Although Haruomi Hosono later described the work with Parks as "productive," the album sessions were tenuous, and the members of Happy End were disenchanted with their vision of America they had anticipated. A language barrier along with opposition between the Los Angeles studio personnel and the band was also apparent, which further frustrated the group. He and Eiichi Ohtaki both recalled that Parks was drunk during production and tried to lecture them about Pearl Harbor and World War II. These feelings were conveyed in the closing track "Sayonara America, Sayonara Nippon" (さよならアメリカ　さよならニッポン), which received some contributions from Parks and George. As Takashi Matsumoto explained: "We had already given up on Japan, and with [that song], we were saying bye-bye to America too—we weren't going to belong to any place."

Happy End officially disbanded on December 31, 1972, two months before the album was released on February 25, 1973.

In 1974, Shigeru Suzuki returned to Los Angeles to record his first solo album Band Wagon and once again worked with Bill Payne, Dick Hyde and Kirby Johnson.
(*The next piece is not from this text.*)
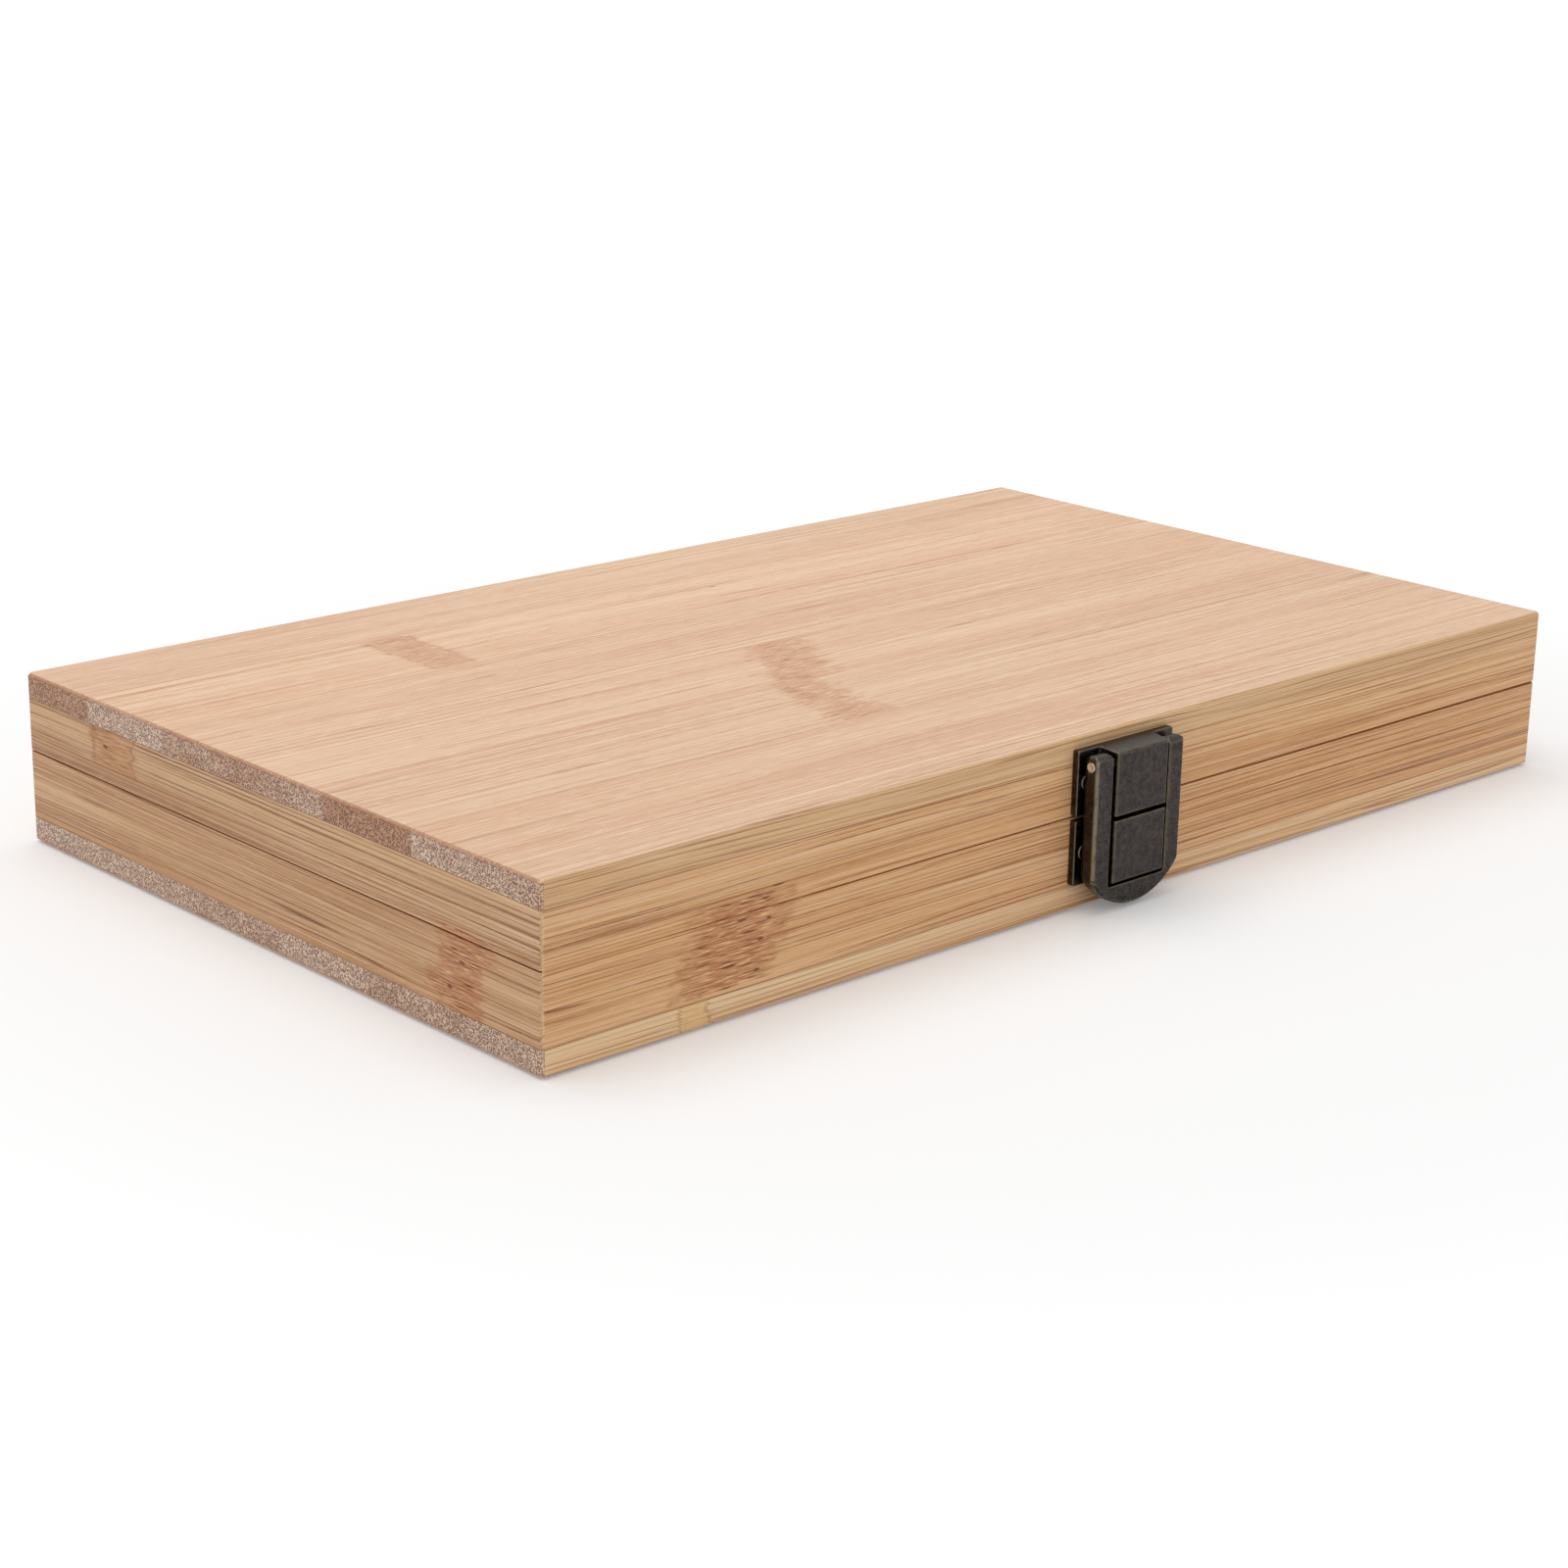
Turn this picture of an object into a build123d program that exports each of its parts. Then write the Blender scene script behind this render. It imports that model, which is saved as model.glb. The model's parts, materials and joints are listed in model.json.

The song "Fuuraibo" would be covered by pop singer Chisato Moritaka on her 1998 album, This Summer Will Be More Better, which was produced by Hosono.

==Track listing==

Side 1
| No. | Title | Lyrics | Music | Length |
|---|---|---|---|---|
| 1. | "Fūraibō" (風来坊, 'Wanderer') | Haruomi Hosono | Hosono | 3:31 |
| 2. | "Hisamezuki no Sukecchi" (氷雨月のスケッチ, 'A Sketch of Ice Storm Month') | Takashi Matsumoto | Shigeru Suzuki | 3:05 |
| 3. | "Ashita Atari wa Kitto Haru" (明日あたりはきっと春, 'It Will Surely Be Spring Tomorrow') | Matsumoto | Suzuki | 4:00 |
| 4. | "Mufūjōtai" (無風状態, 'No Wind') | Hosono, "parrot" lyric inspiration by Matsumoto | Hosono | 3:18 |

Side 2
| No. | Title | Lyrics | Music | Length |
|---|---|---|---|---|
| 5. | "Sayonara Tōri San-banchi" (さよなら通り３番地, 'Goodbye Street No. 3-banchi') | Matsumoto | Suzuki | 3:13 |
| 6. | "Aiaigasa" (相合傘, 'Sharing an Umbrella') | Hosono | Hosono | 3:05 |
| 7. | "Inakamichi" (田舎道, 'Country Road') | Matsumoto | Eiichi Ohtaki | 2:39 |
| 8. | "Soto wa ii Tenki" (外はいい天気, 'It's Nice Out') | Matsumoto | Ohtaki | 2:18 |
| 9. | "Sayonara America, Sayonara Nippon" (さよならアメリカ さよならニッポン, 'Goodbye America, Goodbye Japan') | Happy End | Happy End, Van Dyke Parks | 4:33 |

==Personnel==

Happy End
- Haruomi Hosono – bass guitar, mandolin, acoustic guitar, piano, vocals
- Eiichi Ohtaki – acoustic guitar, vocals
- Shigeru Suzuki – electric guitar, acoustic guitar, vocals
- Takashi Matsumoto – drums, percussion

Session musicians and production staff
- Kirby Johnson – brass arrangements on tracks 1–3
- Van Dyke Parks – organ, piano
- Tom Scott – alto sax, tenor sax
- Bill Payne – piano
- Dave Duke – French horn
- Slyde Hyde – trombone
- Chuck Findley – trumpet
- Lowell George – slide guitar
- Design and layout by Work Shop Mu!!